Pag.5 "What is conspicuously absent (in the historical studies about Enlightenment) is virtue. Yet it was VIRTUE, RATHER THAN REASON THAT TOOK PRECEDENCE FOR THE BRITISH..."
A fresh instance about the true meaning of Mrs. Himmelfarb's true Enlightenment, resulting in complete confusion between morality, sociology and philosophy!
En passant, I have observed she is not alone today in showing a tendency to analyze history with the meter of morality in search of "Empires of Virtue". It is an attitude I already denounced for Warren Treadgold's "A Concise History of Byzantium" and it can be highly distorting. The mission of historical analysis is different from the construction of Arcadian heavens.

Pag.227 "In America today Enlightenment is alive and well..."
Which Enlightenment? Explanation is required: she means the British moral attitudes (virtue having precedence over reason) that informed the years between 1770 and 1800. Strange Enlightenment indeed..
In the following pages we are still to be lectured about Compassionate Conservatism as the sole rightful heir of the Enlightenment...

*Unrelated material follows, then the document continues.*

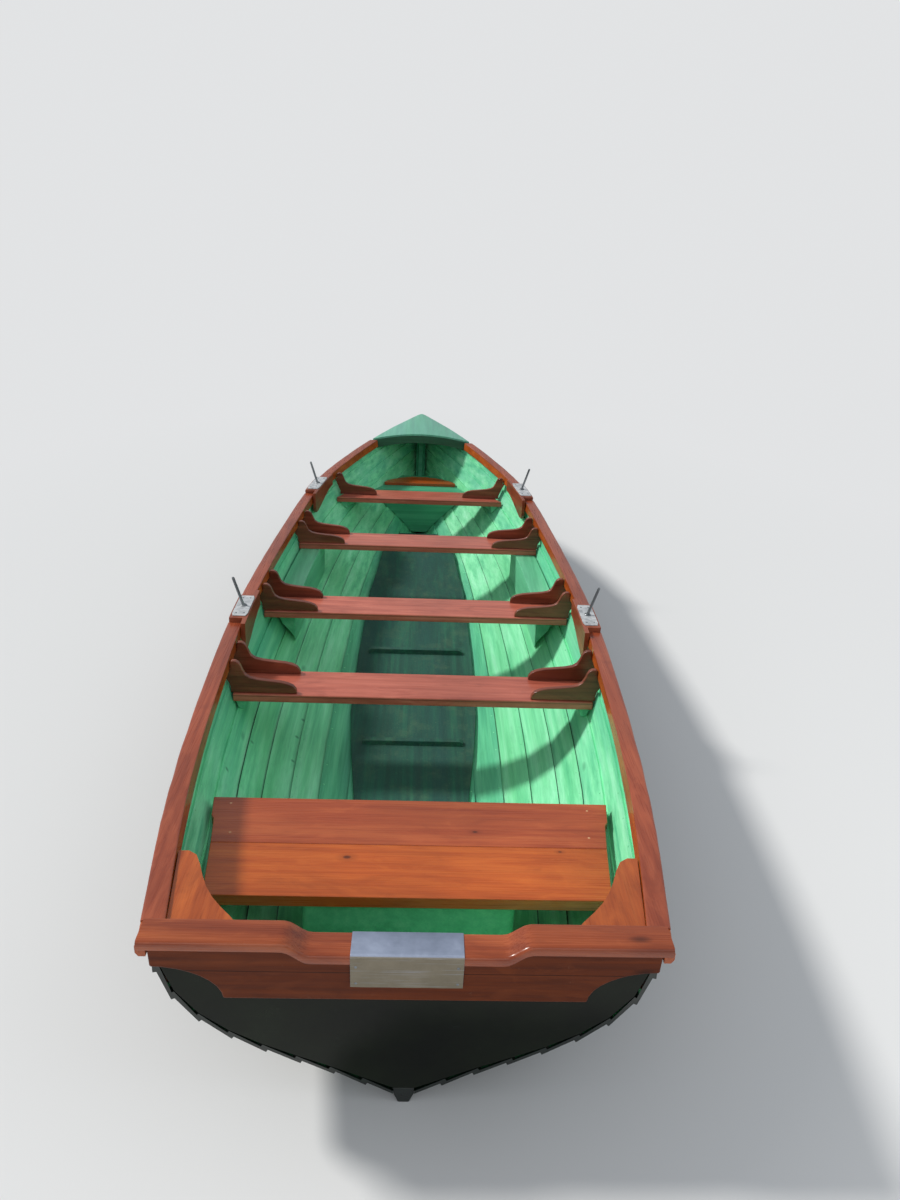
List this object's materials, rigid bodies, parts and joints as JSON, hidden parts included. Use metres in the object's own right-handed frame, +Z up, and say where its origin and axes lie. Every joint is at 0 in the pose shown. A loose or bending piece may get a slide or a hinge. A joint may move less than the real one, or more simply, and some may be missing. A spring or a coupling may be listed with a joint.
{
  "type": "rowing boat",
  "caption": "Open wooden rowing boat with lapped planks, thwarts on knees, pin rowlocks, side boxes, a small foredeck and a transom notched for an outboard motor.",
  "frame": {"origin": "centre of the overall box, on the ground under the keel", "axes": "+Y towards the bow, +X to starboard, +Z up"},
  "size_m": [1.6768, 5.571, 0.853],
  "materials": {
    "varnished_wood": "gloss varnish over red-brown wood",
    "green_paint": "brushed green paint on wood",
    "floor_paint": "matt dark green paint, rough underfoot",
    "dark_paint": "gloss near-black green paint",
    "deck_paint": "satin blue-green paint",
    "aluminium": "plain sheet, lightly weathered",
    "galvanised_steel": "dull zinc coating"
  },
  "bodies": {
    "root": {"bow_seat": "varnished_wood", "bow_tank": "green_paint", "cleat_aft_port": "green_paint", "cleat_aft_starboard": "green_paint", "cleat_fore_port": "green_paint", "cleat_fore_starboard": "green_paint", "deck_beam": "deck_paint", "floor_panel": "floor_paint", "foredeck": "deck_paint", "inwale_port": "varnished_wood", "inwale_starboard": "varnished_wood", "keel": "dark_paint", "knee_aft_aft_edge_port": "varnished_wood", "knee_aft_aft_edge_starboard": "varnished_wood", "knee_aft_fore_edge_port": "varnished_wood", "knee_aft_fore_edge_starboard": "varnished_wood", "knee_fore_port": "varnished_wood", "knee_fore_starboard": "varnished_wood", "knee_second_aft_edge_port": "varnished_wood", "knee_second_aft_edge_starboard": "varnished_wood", "knee_second_fore_edge_port": "varnished_wood", "knee_second_fore_edge_starboard": "varnished_wood", "knee_third_aft_edge_port": "varnished_wood", "knee_third_aft_edge_starboard": "varnished_wood", "knee_third_fore_edge_port": "varnished_wood", "knee_third_fore_edge_starboard": "varnished_wood", "lower_planking_port": "green_paint", "lower_planking_starboard": "green_paint", "middle_planking_port": "green_paint", "middle_planking_starboard": "green_paint", "motor_plate": "aluminium", "outwale_port": "varnished_wood", "outwale_starboard": "varnished_wood", "quarter_knee_port": "varnished_wood", "quarter_knee_starboard": "varnished_wood", "rowlock_block_aft_port": "varnished_wood", "rowlock_block_aft_starboard": "varnished_wood", "rowlock_block_fore_port": "varnished_wood", "rowlock_block_fore_starboard": "varnished_wood", "rowlock_plate_aft_port": "galvanised_steel", "rowlock_plate_aft_starboard": "galvanised_steel", "rowlock_plate_fore_port": "galvanised_steel", "rowlock_plate_fore_starboard": "galvanised_steel", "seat_bearer_port": "green_paint", "seat_bearer_starboard": "green_paint", "seat_box": "green_paint", "seat_plank_aft": "varnished_wood", "seat_plank_fore": "varnished_wood", "side_box_port": "green_paint", "side_box_starboard": "green_paint", "stem": "dark_paint", "thwart_aft": "varnished_wood", "thwart_fore": "varnished_wood", "thwart_second": "varnished_wood", "thwart_third": "varnished_wood", "transom": "dark_paint", "transom_inner_board": "varnished_wood", "transom_outer_pad": "varnished_wood", "upper_planking_port": "green_paint", "upper_planking_starboard": "green_paint"}
  },
  "joints": []
}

There are also some others saucy remarks, I wasn't able to trace back...
One about the supremacy of the American enlightenment over the French based on the number of reprints of "The Federalist" compared ... not with those of "The Spirit of the Laws", but of the "Encyclop?die" (by the same token we can state the primacy of "Playboy" over "The Federalist", based on diffusion and number of reprints).
An other interesting remark is lecturing the reader over the supremacy of English language over French, based on the less rhetoric emphasis of the former (I recommend readers to give a look at the instances she uses as proofs - they are too good to be true).

These are only some of the most offending parts of the book, but inaccuracies are almost countless, also in the part dedicated to America.

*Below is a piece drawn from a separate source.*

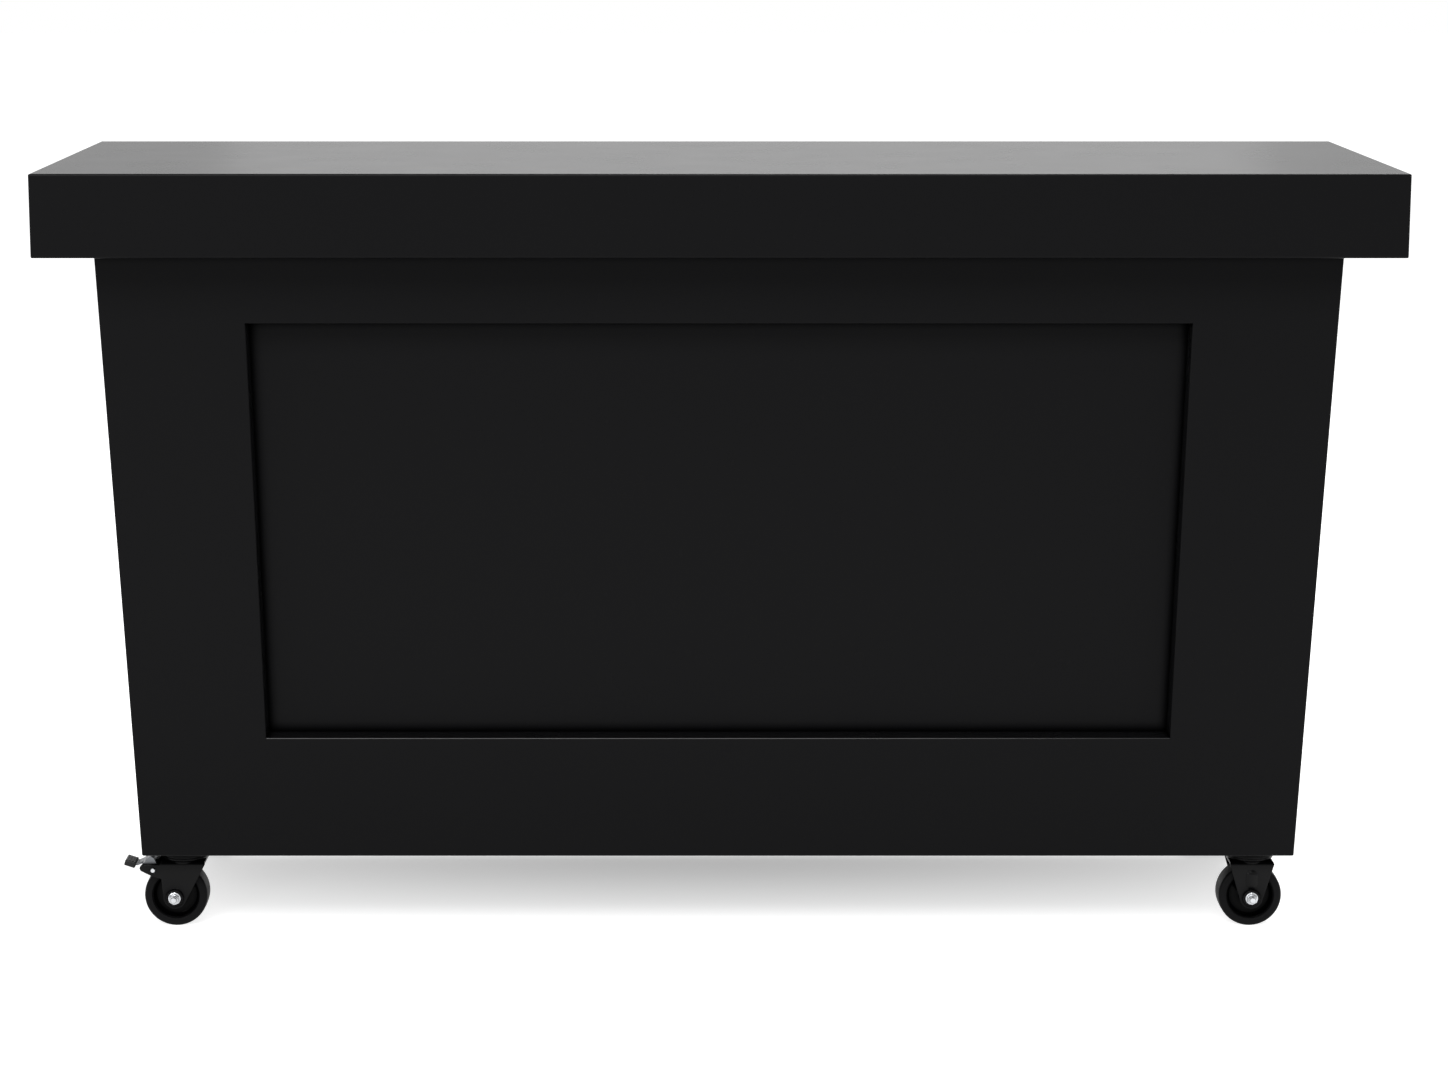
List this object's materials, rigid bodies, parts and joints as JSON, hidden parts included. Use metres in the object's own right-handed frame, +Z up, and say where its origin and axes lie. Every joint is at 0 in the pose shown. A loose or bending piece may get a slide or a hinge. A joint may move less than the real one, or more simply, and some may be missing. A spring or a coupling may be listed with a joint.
{
  "type": "bar counter",
  "caption": "Mobile bar counter with a thick box-section top, a body that leans in towards the floor, an inset front panel, open back shelves and casters, the left ones with brakes.",
  "frame": {"origin": "on the floor under the middle of the top", "axes": "+X along the counter towards its fixed casters, +Y towards the open back, +Z up"},
  "size_m": [1.83, 0.61, 1.07],
  "materials": {
    "black_lacquered_board": "satin black sprayed lacquer on fibreboard",
    "bare_plywood": "sawn",
    "black_steel": "black powder-coated pressed steel",
    "zinc_plated_steel": "bright zinc plate",
    "ball_steel": "polished",
    "lever_steel": "plated stamped steel",
    "wheel_plastic": "gloss black moulding",
    "tyre_rubber": "satin black rubber",
    "pedal_plastic": "matt black moulding"
  },
  "bodies": {
    "root": {"top_panel": "black_lacquered_board", "front_apron": "black_lacquered_board", "rear_apron": "black_lacquered_board", "left_apron": "black_lacquered_board", "right_apron": "black_lacquered_board", "top_ribs": "bare_plywood", "soffit_panel": "black_lacquered_board", "left_stile": "black_lacquered_board", "right_stile": "black_lacquered_board", "top_rail": "black_lacquered_board", "bottom_rail": "black_lacquered_board", "infill_panel": "black_lacquered_board", "left_end_panel": "black_lacquered_board", "right_end_panel": "black_lacquered_board", "base_deck": "black_lacquered_board", "centre_divider": "black_lacquered_board", "left_shelf": "black_lacquered_board", "right_shelf": "black_lacquered_board", "shelf_pins": "zinc_plated_steel", "top_stretchers": "black_lacquered_board", "top_screws": "zinc_plated_steel", "caster_screws": "zinc_plated_steel", "kingpins": "zinc_plated_steel", "front_fixed_plate": "black_steel", "rear_fixed_plate": "black_steel", "front_fixed_fork": "black_steel", "rear_fixed_fork": "black_steel", "fixed_fork_rivets": "zinc_plated_steel", "fixed_axle_bolts": "zinc_plated_steel", "fixed_axle_nuts": "zinc_plated_steel", "fixed_axle_sleeves": "zinc_plated_steel", "front_swivel_plate": "black_steel", "rear_swivel_plate": "black_steel"},
    "front_left_swivel": {"front_bearing_balls": "ball_steel", "front_race_cap": "black_steel", "front_swivel_fork": "black_steel", "front_axle_bolt": "zinc_plated_steel", "front_axle_nut": "zinc_plated_steel", "front_axle_sleeve": "zinc_plated_steel", "front_brake_rivet": "zinc_plated_steel"},
    "front_left_wheel": {"front_swivel_wheel": "wheel_plastic", "front_swivel_tyre": "tyre_rubber"},
    "front_left_brake": {"front_brake_lever": "lever_steel", "front_brake_pedal": "pedal_plastic"},
    "front_right_wheel": {"front_fixed_wheel": "wheel_plastic", "front_fixed_tyre": "tyre_rubber"},
    "rear_left_swivel": {"rear_bearing_balls": "ball_steel", "rear_race_cap": "black_steel", "rear_swivel_fork": "black_steel", "rear_axle_bolt": "zinc_plated_steel", "rear_axle_nut": "zinc_plated_steel", "rear_axle_sleeve": "zinc_plated_steel", "rear_brake_rivet": "zinc_plated_steel"},
    "rear_left_wheel": {"rear_swivel_wheel": "wheel_plastic", "rear_swivel_tyre": "tyre_rubber"},
    "rear_left_brake": {"rear_brake_lever": "lever_steel", "rear_brake_pedal": "pedal_plastic"},
    "rear_right_wheel": {"rear_fixed_wheel": "wheel_plastic", "rear_fixed_tyre": "tyre_rubber"}
  },
  "joints": [
    {"name": "front_left_swivel_turn", "type": "hinge", "parent": "root", "child": "front_left_swivel", "pos_m": [-0.751, -0.154, 0.1], "axis": [0, 0, 1], "continuous": true},
    {"name": "front_left_wheel_spin", "type": "hinge", "parent": "front_left_swivel", "child": "front_left_wheel", "pos_m": [-0.763, -0.154, 0.0445], "axis": [0, 1, 0], "continuous": true},
    {"name": "front_left_brake_press", "type": "hinge", "parent": "front_left_swivel", "child": "front_left_brake", "pos_m": [-0.79291, -0.154, 0.08419], "axis": [0, -1, 0], "range_deg": [0, 18]},
    {"name": "front_right_wheel_spin", "type": "hinge", "parent": "root", "child": "front_right_wheel", "pos_m": [0.751, -0.154, 0.0445], "axis": [0, 1, 0], "continuous": true},
    {"name": "rear_left_swivel_turn", "type": "hinge", "parent": "root", "child": "rear_left_swivel", "pos_m": [-0.751, 0.217, 0.1], "axis": [0, 0, 1], "continuous": true},
    {"name": "rear_left_wheel_spin", "type": "hinge", "parent": "rear_left_swivel", "child": "rear_left_wheel", "pos_m": [-0.763, 0.217, 0.0445], "axis": [0, 1, 0], "continuous": true},
    {"name": "rear_left_brake_press", "type": "hinge", "parent": "rear_left_swivel", "child": "rear_left_brake", "pos_m": [-0.79291, 0.217, 0.08419], "axis": [0, -1, 0], "range_deg": [0, 18]},
    {"name": "rear_right_wheel_spin", "type": "hinge", "parent": "root", "child": "rear_right_wheel", "pos_m": [0.751, 0.217, 0.0445], "axis": [0, 1, 0], "continuous": true}
  ]
}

American Enlightenment is reduced to the political writers of the "Federalist". Only passing mention is done (and in a different context) of Franklin. The Founding Fathers are considered as demi-gods with a reverence that hinders the many differences between them and a dispassionate analysis of their ideas.
No attempt is done to frame the American Revolution in the larger debate about rights (Whig) and duties (Tory)... a debate that led more than one commentator to talk of "American rebellion" and of a British civil war exported on American soil.

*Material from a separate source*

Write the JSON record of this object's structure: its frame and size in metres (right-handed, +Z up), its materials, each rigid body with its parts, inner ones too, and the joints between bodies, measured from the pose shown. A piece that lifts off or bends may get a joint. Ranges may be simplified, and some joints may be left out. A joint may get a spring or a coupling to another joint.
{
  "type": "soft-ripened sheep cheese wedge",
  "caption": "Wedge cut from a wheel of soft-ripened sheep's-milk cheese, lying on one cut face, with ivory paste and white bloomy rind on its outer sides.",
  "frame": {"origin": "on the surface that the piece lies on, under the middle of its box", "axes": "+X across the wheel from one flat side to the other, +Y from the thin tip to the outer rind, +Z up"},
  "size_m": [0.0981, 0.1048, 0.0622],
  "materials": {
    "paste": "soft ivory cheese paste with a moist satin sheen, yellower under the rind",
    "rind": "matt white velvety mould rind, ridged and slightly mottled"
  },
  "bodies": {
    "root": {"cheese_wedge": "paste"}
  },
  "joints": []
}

If you happen to be fond of these themes, you may be interested in other works I chanced to read about the same topic:
FRENCH & EUROPEAN ENLIGHTENMENT:
- "The Republic of Letters. A cultural history of the French Enlightenment" by Dena Goodman. Very interesting and well written, but uneven in the result, and sometimes with a too marked militant feminist approach (yet the author doesn't seem to appreciate the fact that Enlightenment was the first period in which women had a true relevant cultural role).
- "The Age of Conversation" by Benedetta Craveri - a must read for sure! Gripping like a novel and hugely learned, this is the story of the development of that culture of bonne manieres, intelligent conversation, informal culture and tact that we now tend to associate with Enlightenment and the last years of the Ancien Regime.
- "Citizens. A Chronicle of the French Revolution". One of the best works on the French Revolution I ever read, it tries to answer the question if the French Revolution was the authomatic consequence of Enlightenment ideas. The reply is no.
- "France in the Elightenment" by Daniel ROCHE. More a sociologic analysis of the age... Probably the most boring and driest book I ever read.
- "The Roots of Romanticism" by Isaiah Berlin. The great philosophers and one of his best books. Reading it cannot be but a pleasure.
ENGLISH ENLIGHTENMENT
- "Enlightenment" by Roy Porter... a more appropriate title should be "The British enlightenment", since the author focuses exclusively on the national dimension. Extremely interesting, not always easy nor pleasant.
AMERICAN ENLIGHTENMENT
- "The Long Affair : Thomas Jefferson and the French Revolution, 1785-1800 by Conor Cruise O'Brien excellent. In depth study about Jeffersonian thought and French revolutionary ideas.
- "A few Bloody Noses - The American War of Independence" by Robert Harvey (columnist, editor and former British MP ), an appraisal of the war from an all British point of view. Interesting but average. Well explained the thesis of the American Revolution as a civil war
- "The Paris Years of Thomas Jefferson" by William Howard Adams. Very interesting, but incomplete.
MISCELLANEA:
- "Miniature Portraits" by G. Lytton Strachey. More on the literary side, but the portrait dedicated (indirectly) to Voltaire and the one dedicated to Hume are true cameos.

You are most welcome if you can suggest other interesting readings or just share ideas and comments!
Thanks for reading.

from Amazon.com



Reader's Review: Reclaiming French Fries From The French

I started reading this book with some apprehension, raised by the opening sentence in which Himmelfarb purports to do to the Enlightenment what the US Congress cafeteria not so long ago did for potatoe fries: reclaiming it from the French. In fact, Himmelfarb's book is not so much an attack on French 'philosophes' as it is an attempt to make the Enlightenment more inclusive, broadening its scope beyond a narrow focus on reason in order to include the "sociology of virtue" of British moral philosophers and the "politics of liberty" of America's Founding Fathers. As noted by other reviewers, the chapter devoted to the French 'Siecle des Lumieres' is short and rather superficial. Himmelfarb is more convincing when she shows that the Enlightenment, at least in its Anglo-american versions, was not always inimical to religion. The chapter on Methodism makes a valid claim that religious revivals such as Wesleyanism in England and the Great Awakening in America can be seen as an extension of the Enlightenment's phenomenon, and that their ideals of social virtue and moral compassion are still very much alive today.

But did she have to reject anything French to make that point?